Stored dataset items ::
Start
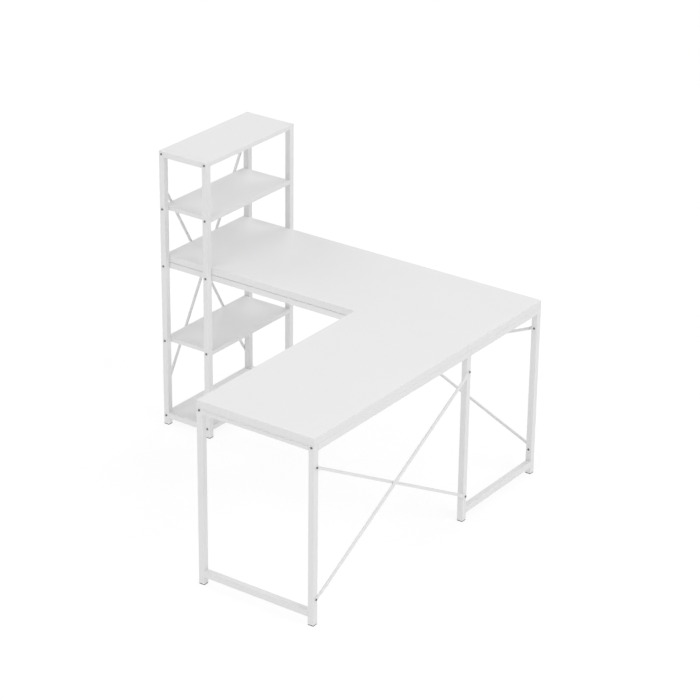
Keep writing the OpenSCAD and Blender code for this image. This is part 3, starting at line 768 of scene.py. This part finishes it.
def screws(name, node):
    """Pan head wood screws, upright, with a cross on the head and a coarse thread."""
    bm = bmesh.new()
    for points in islands(node):
        low, high = corners(points)
        mid, seat = (low + high) / 2, low.z + SCREW_HEAD_H
        base = Vector((mid.x, mid.y, seat))
        length = high.z - seat
        rings = []
        for degrees in (58, 40, 20, 0):
            a = math.radians(degrees)
            z = -SCREW_HEAD_H * (0.25 + 0.75 * math.sin(a))
            rings.append(circle(SCREW_HEAD_R * math.cos(a), z, SCREW_SIDES))
        rings.append(circle(SCREW_HEAD_R, 0, SCREW_SIDES))
        steps = int(length / SCREW_PITCH) * 8
        thread_start = 0.0005
        for k in range(steps + 1):
            rings.append(thread_ring(thread_start + (length - thread_start - SCREW_POINT) * k / steps))
        for r, back in ((0.0011, 0.0025), (0.0002, 0.0)):
            rings.append(circle(r, length - back, SCREW_SIDES))
        skin(bm, [[base + p for p in ring] for ring in rings])
        drive_cross(bm, base + Vector((0, 0, -SCREW_HEAD_H)), random.uniform(0, math.pi / 2))
    return piece(name, bm, [steel_zinc], "frame", node, smooth_angle=45)


def drive_cross(bm, at, turn):
    """The cross of a screw's drive: a star, open below, whose rim stands a little proud of the head's face
    and whose sides narrow upwards into the head."""
    arm_r, flank_r, notch_r = 0.0019, 0.0007, 0.0006
    rim_z, depth, narrowing = 0.00002, 0.0009, 0.6
    star = []
    for k, a in enumerate(around(16)):
        r = (arm_r, flank_r, notch_r, flank_r)[k % 4]
        star.append((r * math.cos(turn + a), r * math.sin(turn + a)))
    lower = [bm.verts.new(at + Vector((x, y, rim_z))) for x, y in star]
    upper = [bm.verts.new(at + Vector((x * narrowing, y * narrowing, depth))) for x, y in star]
    for i in range(len(star)):
        j = (i + 1) % len(star)
        bm.faces.new((lower[i], lower[j], upper[j], upper[i]))
    bm.faces.new(upper)


for bolt_node in ("shelf_bolts", "tower_desk_bolts", "return_rail_bolts", "bracket_bolts", "brace_bolts"):
    bolts(bolt_node + "_turned", bolt_node)
nuts("brace_nuts_turned", "brace_nuts")
screws("top_screws_turned", "top_screws")


# ---------------------------------------------------------------- caps and feet

LID_T, LID_OVERHANG = 0.0015, 0.0013
PAD_T = 0.003
STUD_CREST, STUD_ROOT, STUD_PITCH, STUD_CHAMFER = 0.0040, 0.0034, 0.00125, 0.0008


def cap_outline(width, inset):
    return square_outline(width - 2 * inset, width - 2 * inset, max(0.0005, 0.0015 - inset))


def post_caps():
    """The four caps: a thin lid flush with the rails, with a crisp arris, on a narrower plug."""
    bm = bmesh.new()
    for points in islands("tower_post_caps"):
        low, high = corners(points)
        mid = (low + high) / 2
        lid = high.z - LID_T
        rings = []
        for inset, z in ((LID_OVERHANG, low.z), (LID_OVERHANG, lid), (0.0, lid), (0.0, high.z - 0.0003),
                         (0.0001, high.z - 0.0001), (0.0003, high.z)):
            outline = cap_outline(high.x - low.x, inset)
            rings.append([Vector((mid.x + x, mid.y + y, z)) for x, y, _, _ in outline])
        skin(bm, rings)
    return piece("tower_post_lids", bm, [cap_white], "frame", "tower_post_caps")


def rail_caps():
    """The same for the ends of the two main rails, which face -X."""
    bm = bmesh.new()
    for points in islands("main_rail_caps"):
        low, high = corners(points)
        mid = (low + high) / 2
        lid = low.x + LID_T
        rings = []
        for inset, x in ((LID_OVERHANG, high.x), (LID_OVERHANG, lid), (0.0, lid), (0.0, low.x + 0.0004),
                         (0.00015, low.x + 0.0001), (0.0005, low.x)):
            outline = cap_outline(high.z - low.z, inset)
            rings.append([Vector((x, mid.y + y, mid.z + z)) for y, z, _, _ in outline])
        skin(bm, rings)
    return piece("main_rail_end_lids", bm, [cap_white], "frame", "main_rail_caps")


def add_pad(bm, at, width):
    """A square pad with soft arrises and a hollow sole, its underside centred on `at`."""
    rings = []
    for inset, z in ((0.0040, 0.0005), (0.0022, 0.0005), (0.0019, 0.0), (0.0007, 0.0), (0.0002, 0.0002),
                     (0.0, 0.0006), (0.0, PAD_T - 0.0005), (0.0002, PAD_T - 0.0001), (0.0006, PAD_T),
                     (0.0075, PAD_T)):
        outline = square_outline(width - 2 * inset, width - 2 * inset, max(0.0006, 0.002 - inset * 0.6))
        rings.append([at + Vector((x, y, z)) for x, y, _, _ in outline])
    skin(bm, rings)


def add_sole_ribs(bm, at):
    """Five ribs across the hollow of the sole."""
    size = Vector((0.001, 0.015, 0.0006))
    spacing = 0.0036
    for k in range(-2, 3):
        middle = at + Vector((k * spacing, 0, size.z / 2))
        for v in bmesh.ops.create_cube(bm, size=1.0)["verts"]:
            v.co = middle + v.co * size


def add_stud(bm, at, tip):
    """A threaded stud with a chamfered tip, from the height of `at` up to the height `tip`."""
    rings = []
    steps = int((tip - at.z) / STUD_PITCH * 8)
    for k in range(steps + 1):
        z = at.z + (tip - at.z) * k / steps
        ring = []
        for t in around(28):
            phase = (z / STUD_PITCH - t / (2 * math.pi)) % 1.0
            r = STUD_CREST - (STUD_CREST - STUD_ROOT) * abs(phase - 0.5) * 2
            if tip - z < STUD_CHAMFER:
                r = min(r, STUD_ROOT + (tip - z) * 0.5)
            ring.append(Vector((at.x + r * math.cos(t), at.y + r * math.sin(t), z)))
        rings.append(ring)
    skin(bm, rings)


def foot(node):
    """A levelling foot: a ribbed square pad on a threaded stud."""
    low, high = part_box(node)
    base = Vector(((low.x + high.x) / 2, (low.y + high.y) / 2, low.z))
    bm = bmesh.new()
    add_pad(bm, base, high.x - low.x)
    add_sole_ribs(bm, base)
    add_stud(bm, base + Z * (PAD_T - 0.0002), high.z)
    return piece(node + "_pad", bm, [plastic_black], node, node, smooth_angle=32)


post_caps()
rail_caps()
for foot_node in FEET:
    foot(foot_node)


# ---------------------------------------------------------------- weld beads

BEAD_SIZE, BEAD_MARGIN, BEAD_RIPPLE = 0.0021, 0.0022, 0.0017
# rails with welded ends: the node, the axis it runs along, and which faces have beads (-1 under, 1 over)
WELDED = [
    ("tower_front_top_rail", 0, (-1,)),
    ("tower_back_top_rail", 0, (-1,)),
    ("end_top_rail", 0, (-1,)),
    ("tower_front_bottom_rail", 0, (-1, 1)),
    ("tower_back_bottom_rail", 0, (-1, 1)),
    ("end_bottom_rail", 0, (-1, 1)),
    ("side_top_rail", 1, (-1,)),
    ("side_bottom_rail", 1, (-1, 1)),
]


def bead(bm, start, end, a, b, steps=44):
    """A rippled fillet from start to end in the corner between the faces that a and b point along."""
    length = (end - start).length
    rings = []
    for k in range(steps + 1):
        s = k / steps
        taper = min(1.0, (min(s, 1 - s) * length / BEAD_SIZE) ** 0.5) if 0 < s < 1 else 0.05
        ripple = 0.90 + 0.10 * abs(math.sin(math.pi * s * length / BEAD_RIPPLE)) + random.uniform(-0.02, 0.02)
        r = BEAD_SIZE * taper * ripple
        root = start + (end - start) * s
        rings.append([root - (a + b) * 0.0002]
                     + [root + a * (r * math.cos(t)) + b * (r * math.sin(t)) for t in quarter(6)])
    skin(bm, rings)


def weld_beads():
    """Fillets on the inner corners of the four welded frames."""
    bm = bmesh.new()
    for node, run, faces in WELDED:
        low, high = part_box(node)
        across = 1 - run
        for at_run, inward in ((low[run], 1), (high[run], -1)):
            for face in faces:
                start, stop = low.copy(), high.copy()
                for p in (start, stop):
                    p[run] = at_run
                    p.z = high.z if face > 0 else low.z
                start[across] = low[across] + BEAD_MARGIN
                stop[across] = high[across] - BEAD_MARGIN
                bead(bm, start, stop, (X, Y)[run] * inward, Z * face)
    return piece("weld_beads", bm, [steel_white], "frame", smooth_angle=60)


weld_beads()


# ---------------------------------------------------------------- carried-over CAD nodes

for cad_name, cad_object in frame["nodes"].items():
    cad_object.data.materials.clear()
    cad_object.data.materials.append(SLOT_MATERIALS[NODE_SLOT[cad_name]])


# ---------------------------------------------------------------- floor, light and camera

FLOOR_GLOW = 0.755
FLOOR_HALF_SIZE = 60


def floor():
    m = Nodes("pale floor")
    color = m.mix(m.between(m.noise(0.8, 3, 0.6), 0.3, 0.7), gray(0.24), gray(0.26))
    m.bump((m.noise(60, 3, 0.6), 0.0002))
    material = m.finish(color, m.between(m.noise(9, 3, 0.6), 0.3, 0.7, 0.80, 0.90), specular=0.2)
    m.shader.inputs["Emission Color"].default_value = (1, 1, 1, 1)
    m.shader.inputs["Emission Strength"].default_value = FLOOR_GLOW
    bm = bmesh.new()
    bmesh.ops.create_grid(bm, x_segments=8, y_segments=8, size=FLOOR_HALF_SIZE)
    mesh = bpy.data.meshes.new("floor")
    bm.to_mesh(mesh)
    bm.free()
    mesh.materials.append(material)
    obj = bpy.data.objects.new("floor", mesh)
    obj.location.z = cad_low.z
    bpy.context.scene.collection.objects.link(obj)


def area_light(name, position, target, size, power):
    light = bpy.data.lights.new(name, "AREA")
    light.shape = "DISK"
    light.size = size
    light.energy = power
    obj = bpy.data.objects.new(name, light)
    obj.location = position
    obj.rotation_euler = (target - position).to_track_quat("-Z", "Y").to_euler()
    bpy.context.scene.collection.objects.link(obj)


WORLD_LEVEL = 0.33
LIGHTS = [
    # name, azimuth and elevation in degrees, distance and size in metres, power in watts
    ("overhead", 0, 88, 16.0, 16.0, 48),
    ("right_high", 90, 42, 16.0, 14.0, 956),
    ("front_high", 0, 42, 16.0, 14.0, 778),
    ("left_high", -90, 42, 16.0, 14.0, 652),
    ("back_high", 180, 48, 16.0, 14.0, 744),
]


def studio():
    middle = (cad_low + cad_high) / 2
    for name, azimuth, elevation, distance, size, power in LIGHTS:
        a, e = math.radians(azimuth), math.radians(elevation)
        toward = Vector((math.sin(a) * math.cos(e), -math.cos(a) * math.cos(e), math.sin(e)))
        area_light(name, middle + toward * distance, middle, size, power)
    world = bpy.data.worlds.new("studio")
    world.use_nodes = True
    world.node_tree.nodes["Background"].inputs["Color"].default_value = (1, 1, 1, 1)
    world.node_tree.nodes["Background"].inputs["Strength"].default_value = WORLD_LEVEL
    bpy.context.scene.world = world
    bpy.context.scene.view_settings.view_transform = "Standard"


CAMERA_AT = Vector((5.42775, -7.2197, 4.7980))
CAMERA_ANGLES = (35.168, 24.888, 0.742)  # azimuth, elevation and roll in degrees
CAMERA_LENS = 133.445


def camera():
    azimuth, elevation, roll = (math.radians(a) for a in CAMERA_ANGLES)
    data = bpy.data.cameras.new("camera")
    data.sensor_width = 36
    data.lens = CAMERA_LENS
    data.clip_end = 200
    obj = bpy.data.objects.new("camera", data)
    bpy.context.scene.collection.objects.link(obj)
    back = Vector((math.sin(azimuth) * math.cos(elevation), -math.cos(azimuth) * math.cos(elevation),
                   math.sin(elevation)))
    right = Vector((math.cos(azimuth), math.sin(azimuth), 0))
    up = back.cross(right)
    tilted_right = right * math.cos(roll) + up * math.sin(roll)
    tilted_up = up * math.cos(roll) - right * math.sin(roll)
    turn = Matrix((tilted_right, tilted_up, back)).transposed().to_4x4()
    obj.matrix_world = Matrix.Translation(CAMERA_AT) @ turn
    bpy.context.scene.camera = obj


floor()
studio()
camera()
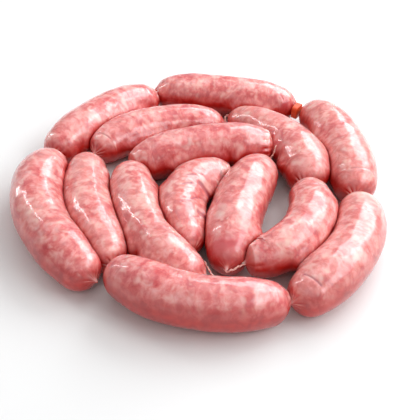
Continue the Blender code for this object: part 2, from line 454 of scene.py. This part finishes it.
def crease_depth(crease, at, turn, radii):
    """Depth of a crease, from 0 to 1, as a groove in the unrolled skin."""
    girth = radii.mean() / MM
    start = np.array((crease.at, math.radians(crease.angle) * girth))
    run = np.array((crease.at_end, math.radians(crease.angle_end) * girth)) - start
    offset = np.stack([at, turn * radii], axis=-1) / MM - start
    share = np.clip(offset @ run / (run @ run), 0, 1)
    away = np.linalg.norm(offset - share[..., None] * run, axis=-1)
    return np.exp(-(away / crease.width) ** 2)


def patch_amount(patch, at, turn, radii):
    """How strongly a patch shows at each point of the skin."""
    along = (at / MM - patch.at) / patch.size
    around = (turn - math.radians(patch.angle)) * radii / MM / patch.size
    return patch.amount * np.exp(-(along ** 2 + around ** 2))


def pleats(angles, distance, seed, count=11):
    """Folds of gathered casing round a tip, as height from 0 down to -1."""
    wander = 0.5 * np.sin(2 * angles + seed) + 0.35 * np.sin(3 * angles + 2.1 * seed)
    swirl = distance[:, None] / (9 * MM)
    phase = count * (angles + 0.25 * wander)[None, :] + swirl + seed
    near = np.exp(-((distance - 3.2 * MM) / (2.6 * MM)) ** 2)
    far = 0.3 * np.exp(-(distance / (9 * MM)) ** 2)
    return -(near + far)[:, None] * (1 - np.abs(np.sin(phase / 2))) ** 1.5


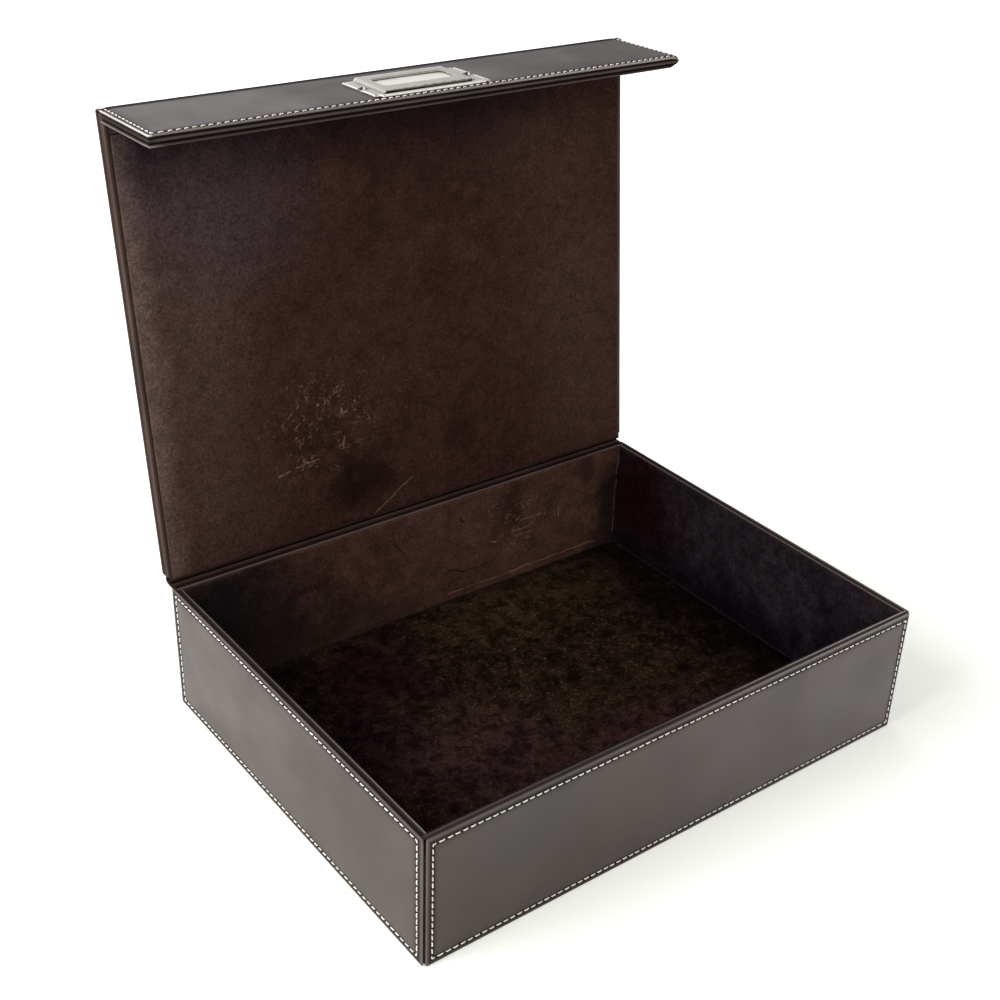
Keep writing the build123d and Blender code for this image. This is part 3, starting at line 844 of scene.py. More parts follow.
End
Prompt :: The lines to be given again exactly are those from the one containing "Continue the Blender" up to and including the one containing "return np.exp(-(away /".

Answer below ::
Continue the Blender code for this object: part 2, from line 454 of scene.py. This part finishes it.
def crease_depth(crease, at, turn, radii):
    """Depth of a crease, from 0 to 1, as a groove in the unrolled skin."""
    girth = radii.mean() / MM
    start = np.array((crease.at, math.radians(crease.angle) * girth))
    run = np.array((crease.at_end, math.radians(crease.angle_end) * girth)) - start
    offset = np.stack([at, turn * radii], axis=-1) / MM - start
    share = np.clip(offset @ run / (run @ run), 0, 1)
    away = np.linalg.norm(offset - share[..., None] * run, axis=-1)
    return np.exp(-(away / crease.width) ** 2)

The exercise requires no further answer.